Work required – Nothing may be dropped or altered: reproduce all the data.
== == ==
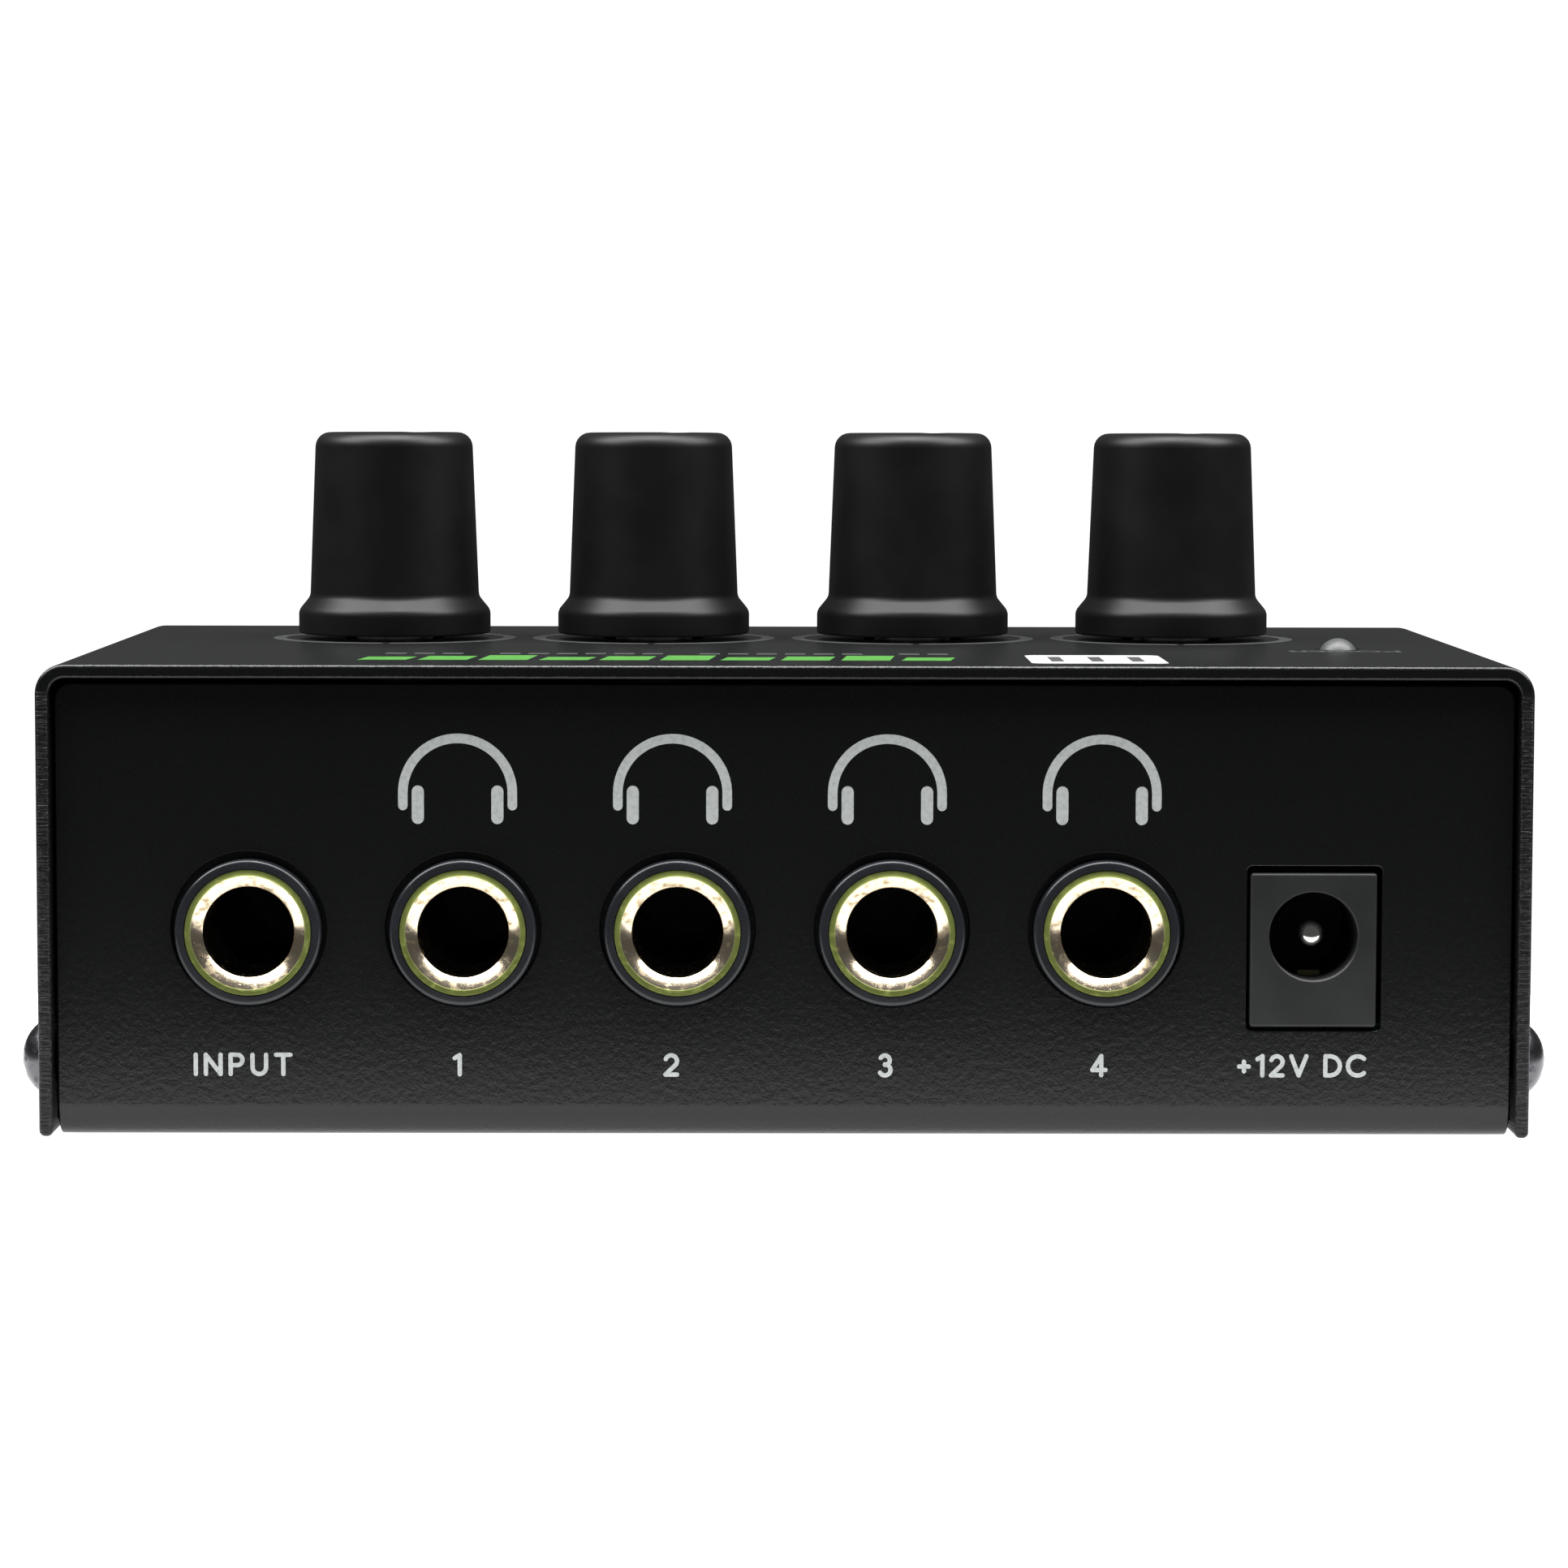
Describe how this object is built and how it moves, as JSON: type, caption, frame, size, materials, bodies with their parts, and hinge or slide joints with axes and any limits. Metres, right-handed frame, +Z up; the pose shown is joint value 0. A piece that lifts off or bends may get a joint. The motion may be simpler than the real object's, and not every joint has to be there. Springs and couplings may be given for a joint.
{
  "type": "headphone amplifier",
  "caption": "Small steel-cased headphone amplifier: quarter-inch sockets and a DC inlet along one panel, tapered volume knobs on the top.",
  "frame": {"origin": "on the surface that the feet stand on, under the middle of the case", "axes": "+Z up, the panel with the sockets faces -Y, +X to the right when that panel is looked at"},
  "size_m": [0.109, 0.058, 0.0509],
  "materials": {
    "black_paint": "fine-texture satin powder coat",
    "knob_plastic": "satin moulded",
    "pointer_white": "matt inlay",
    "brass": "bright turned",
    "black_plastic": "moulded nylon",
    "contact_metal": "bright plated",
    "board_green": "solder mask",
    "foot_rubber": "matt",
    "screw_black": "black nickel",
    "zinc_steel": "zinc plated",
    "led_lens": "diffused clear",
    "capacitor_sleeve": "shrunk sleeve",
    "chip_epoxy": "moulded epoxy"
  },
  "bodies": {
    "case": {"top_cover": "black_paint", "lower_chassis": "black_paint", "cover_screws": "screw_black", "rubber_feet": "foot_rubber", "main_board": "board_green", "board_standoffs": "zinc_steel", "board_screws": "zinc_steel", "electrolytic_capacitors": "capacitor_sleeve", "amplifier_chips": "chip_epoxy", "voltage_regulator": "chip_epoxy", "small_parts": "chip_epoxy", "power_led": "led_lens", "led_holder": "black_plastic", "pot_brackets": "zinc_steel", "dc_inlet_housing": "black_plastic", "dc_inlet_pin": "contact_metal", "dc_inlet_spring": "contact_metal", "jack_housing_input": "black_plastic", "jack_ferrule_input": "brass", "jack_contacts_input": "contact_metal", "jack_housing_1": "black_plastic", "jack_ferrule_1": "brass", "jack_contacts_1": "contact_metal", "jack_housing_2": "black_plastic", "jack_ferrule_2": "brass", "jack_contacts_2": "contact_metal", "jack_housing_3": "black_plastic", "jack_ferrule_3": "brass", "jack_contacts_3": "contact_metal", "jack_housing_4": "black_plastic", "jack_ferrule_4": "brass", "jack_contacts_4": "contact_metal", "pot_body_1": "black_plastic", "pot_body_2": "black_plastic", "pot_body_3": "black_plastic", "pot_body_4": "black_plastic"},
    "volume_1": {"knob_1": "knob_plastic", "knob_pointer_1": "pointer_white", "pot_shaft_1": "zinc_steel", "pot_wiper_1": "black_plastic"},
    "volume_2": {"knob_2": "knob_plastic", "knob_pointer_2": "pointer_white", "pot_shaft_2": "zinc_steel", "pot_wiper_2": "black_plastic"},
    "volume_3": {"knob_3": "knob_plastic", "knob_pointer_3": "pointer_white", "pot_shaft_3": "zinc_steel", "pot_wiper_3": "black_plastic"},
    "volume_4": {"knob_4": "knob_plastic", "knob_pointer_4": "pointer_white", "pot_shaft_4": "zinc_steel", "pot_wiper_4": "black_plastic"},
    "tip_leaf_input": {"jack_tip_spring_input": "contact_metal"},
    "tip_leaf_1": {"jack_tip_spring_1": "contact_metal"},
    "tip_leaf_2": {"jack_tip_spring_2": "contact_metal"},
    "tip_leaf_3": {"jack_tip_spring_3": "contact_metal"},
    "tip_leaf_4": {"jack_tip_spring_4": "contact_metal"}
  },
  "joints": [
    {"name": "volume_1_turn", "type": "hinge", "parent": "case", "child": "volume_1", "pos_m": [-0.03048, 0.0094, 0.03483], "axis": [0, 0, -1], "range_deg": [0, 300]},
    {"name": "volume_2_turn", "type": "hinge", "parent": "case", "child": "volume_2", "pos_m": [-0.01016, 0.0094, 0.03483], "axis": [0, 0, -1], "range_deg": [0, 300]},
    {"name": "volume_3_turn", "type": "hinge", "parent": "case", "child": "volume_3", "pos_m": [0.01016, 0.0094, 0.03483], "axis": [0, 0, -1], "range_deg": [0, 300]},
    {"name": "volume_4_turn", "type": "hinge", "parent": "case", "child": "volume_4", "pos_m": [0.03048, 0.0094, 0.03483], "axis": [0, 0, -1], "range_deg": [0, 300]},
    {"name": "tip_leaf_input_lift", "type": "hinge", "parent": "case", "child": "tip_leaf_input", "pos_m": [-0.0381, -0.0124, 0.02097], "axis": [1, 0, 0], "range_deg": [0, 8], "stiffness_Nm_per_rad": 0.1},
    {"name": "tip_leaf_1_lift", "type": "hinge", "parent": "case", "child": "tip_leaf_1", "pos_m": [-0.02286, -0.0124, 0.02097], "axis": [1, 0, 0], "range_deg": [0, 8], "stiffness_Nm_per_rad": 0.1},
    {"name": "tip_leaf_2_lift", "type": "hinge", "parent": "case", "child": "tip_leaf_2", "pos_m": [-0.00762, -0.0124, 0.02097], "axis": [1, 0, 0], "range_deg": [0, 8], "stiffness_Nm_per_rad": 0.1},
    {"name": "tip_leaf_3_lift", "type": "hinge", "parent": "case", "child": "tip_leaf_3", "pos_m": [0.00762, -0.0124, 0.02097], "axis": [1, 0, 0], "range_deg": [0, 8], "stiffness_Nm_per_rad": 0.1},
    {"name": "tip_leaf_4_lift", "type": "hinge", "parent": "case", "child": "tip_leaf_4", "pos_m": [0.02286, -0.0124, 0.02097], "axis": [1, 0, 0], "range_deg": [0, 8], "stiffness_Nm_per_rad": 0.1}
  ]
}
== == ==
Written solution –
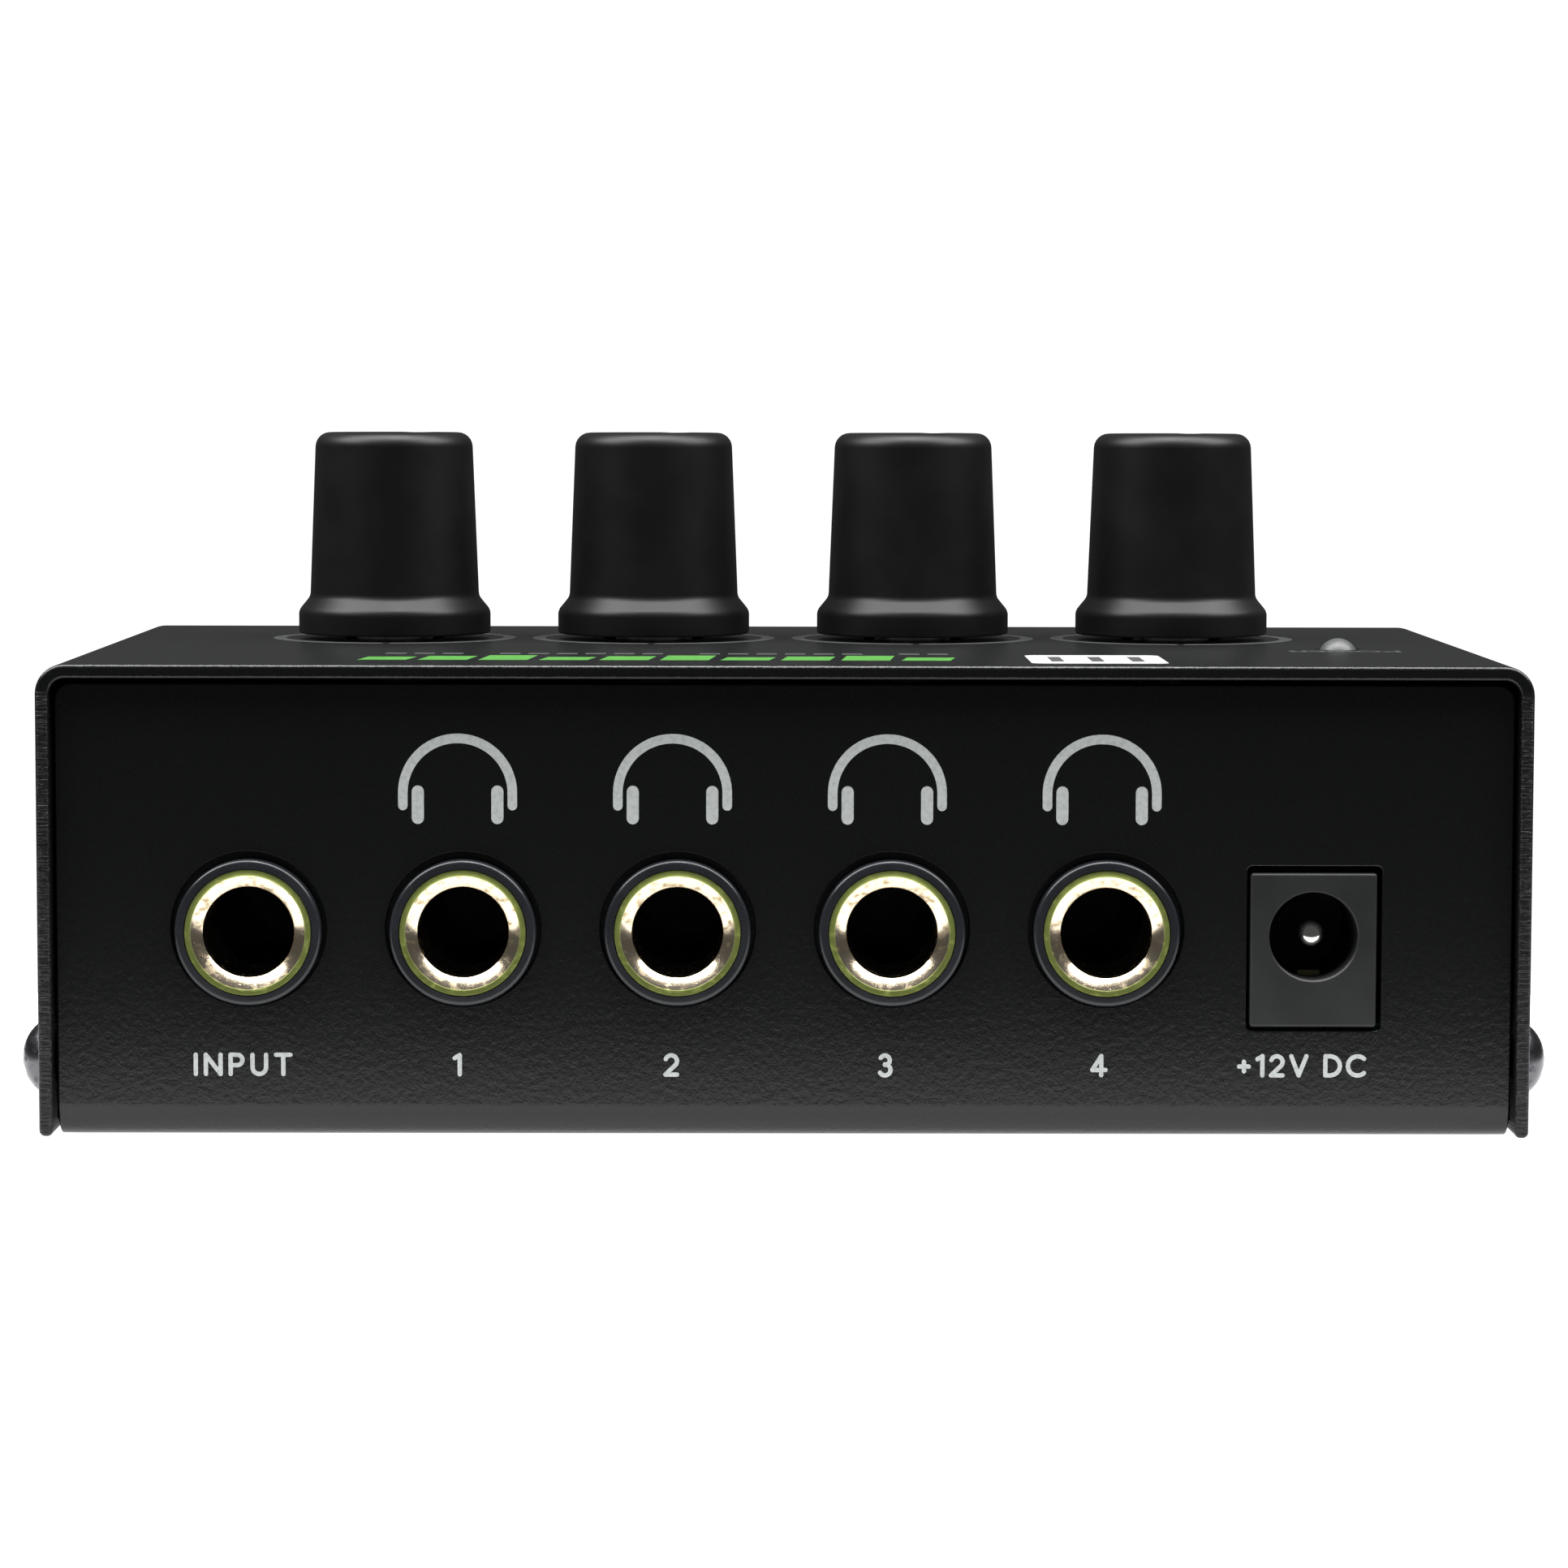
Describe how this object is built and how it moves, as JSON: type, caption, frame, size, materials, bodies with their parts, and hinge or slide joints with axes and any limits. Metres, right-handed frame, +Z up; the pose shown is joint value 0. A piece that lifts off or bends may get a joint. The motion may be simpler than the real object's, and not every joint has to be there. Springs and couplings may be given for a joint.
{
  "type": "headphone amplifier",
  "caption": "Small steel-cased headphone amplifier: quarter-inch sockets and a DC inlet along one panel, tapered volume knobs on the top.",
  "frame": {"origin": "on the surface that the feet stand on, under the middle of the case", "axes": "+Z up, the panel with the sockets faces -Y, +X to the right when that panel is looked at"},
  "size_m": [0.109, 0.058, 0.0509],
  "materials": {
    "black_paint": "fine-texture satin powder coat",
    "knob_plastic": "satin moulded",
    "pointer_white": "matt inlay",
    "brass": "bright turned",
    "black_plastic": "moulded nylon",
    "contact_metal": "bright plated",
    "board_green": "solder mask",
    "foot_rubber": "matt",
    "screw_black": "black nickel",
    "zinc_steel": "zinc plated",
    "led_lens": "diffused clear",
    "capacitor_sleeve": "shrunk sleeve",
    "chip_epoxy": "moulded epoxy"
  },
  "bodies": {
    "case": {"top_cover": "black_paint", "lower_chassis": "black_paint", "cover_screws": "screw_black", "rubber_feet": "foot_rubber", "main_board": "board_green", "board_standoffs": "zinc_steel", "board_screws": "zinc_steel", "electrolytic_capacitors": "capacitor_sleeve", "amplifier_chips": "chip_epoxy", "voltage_regulator": "chip_epoxy", "small_parts": "chip_epoxy", "power_led": "led_lens", "led_holder": "black_plastic", "pot_brackets": "zinc_steel", "dc_inlet_housing": "black_plastic", "dc_inlet_pin": "contact_metal", "dc_inlet_spring": "contact_metal", "jack_housing_input": "black_plastic", "jack_ferrule_input": "brass", "jack_contacts_input": "contact_metal", "jack_housing_1": "black_plastic", "jack_ferrule_1": "brass", "jack_contacts_1": "contact_metal", "jack_housing_2": "black_plastic", "jack_ferrule_2": "brass", "jack_contacts_2": "contact_metal", "jack_housing_3": "black_plastic", "jack_ferrule_3": "brass", "jack_contacts_3": "contact_metal", "jack_housing_4": "black_plastic", "jack_ferrule_4": "brass", "jack_contacts_4": "contact_metal", "pot_body_1": "black_plastic", "pot_body_2": "black_plastic", "pot_body_3": "black_plastic", "pot_body_4": "black_plastic"},
    "volume_1": {"knob_1": "knob_plastic", "knob_pointer_1": "pointer_white", "pot_shaft_1": "zinc_steel", "pot_wiper_1": "black_plastic"},
    "volume_2": {"knob_2": "knob_plastic", "knob_pointer_2": "pointer_white", "pot_shaft_2": "zinc_steel", "pot_wiper_2": "black_plastic"},
    "volume_3": {"knob_3": "knob_plastic", "knob_pointer_3": "pointer_white", "pot_shaft_3": "zinc_steel", "pot_wiper_3": "black_plastic"},
    "volume_4": {"knob_4": "knob_plastic", "knob_pointer_4": "pointer_white", "pot_shaft_4": "zinc_steel", "pot_wiper_4": "black_plastic"},
    "tip_leaf_input": {"jack_tip_spring_input": "contact_metal"},
    "tip_leaf_1": {"jack_tip_spring_1": "contact_metal"},
    "tip_leaf_2": {"jack_tip_spring_2": "contact_metal"},
    "tip_leaf_3": {"jack_tip_spring_3": "contact_metal"},
    "tip_leaf_4": {"jack_tip_spring_4": "contact_metal"}
  },
  "joints": [
    {"name": "volume_1_turn", "type": "hinge", "parent": "case", "child": "volume_1", "pos_m": [-0.03048, 0.0094, 0.03483], "axis": [0, 0, -1], "range_deg": [0, 300]},
    {"name": "volume_2_turn", "type": "hinge", "parent": "case", "child": "volume_2", "pos_m": [-0.01016, 0.0094, 0.03483], "axis": [0, 0, -1], "range_deg": [0, 300]},
    {"name": "volume_3_turn", "type": "hinge", "parent": "case", "child": "volume_3", "pos_m": [0.01016, 0.0094, 0.03483], "axis": [0, 0, -1], "range_deg": [0, 300]},
    {"name": "volume_4_turn", "type": "hinge", "parent": "case", "child": "volume_4", "pos_m": [0.03048, 0.0094, 0.03483], "axis": [0, 0, -1], "range_deg": [0, 300]},
    {"name": "tip_leaf_input_lift", "type": "hinge", "parent": "case", "child": "tip_leaf_input", "pos_m": [-0.0381, -0.0124, 0.02097], "axis": [1, 0, 0], "range_deg": [0, 8], "stiffness_Nm_per_rad": 0.1},
    {"name": "tip_leaf_1_lift", "type": "hinge", "parent": "case", "child": "tip_leaf_1", "pos_m": [-0.02286, -0.0124, 0.02097], "axis": [1, 0, 0], "range_deg": [0, 8], "stiffness_Nm_per_rad": 0.1},
    {"name": "tip_leaf_2_lift", "type": "hinge", "parent": "case", "child": "tip_leaf_2", "pos_m": [-0.00762, -0.0124, 0.02097], "axis": [1, 0, 0], "range_deg": [0, 8], "stiffness_Nm_per_rad": 0.1},
    {"name": "tip_leaf_3_lift", "type": "hinge", "parent": "case", "child": "tip_leaf_3", "pos_m": [0.00762, -0.0124, 0.02097], "axis": [1, 0, 0], "range_deg": [0, 8], "stiffness_Nm_per_rad": 0.1},
    {"name": "tip_leaf_4_lift", "type": "hinge", "parent": "case", "child": "tip_leaf_4", "pos_m": [0.02286, -0.0124, 0.02097], "axis": [1, 0, 0], "range_deg": [0, 8], "stiffness_Nm_per_rad": 0.1}
  ]
}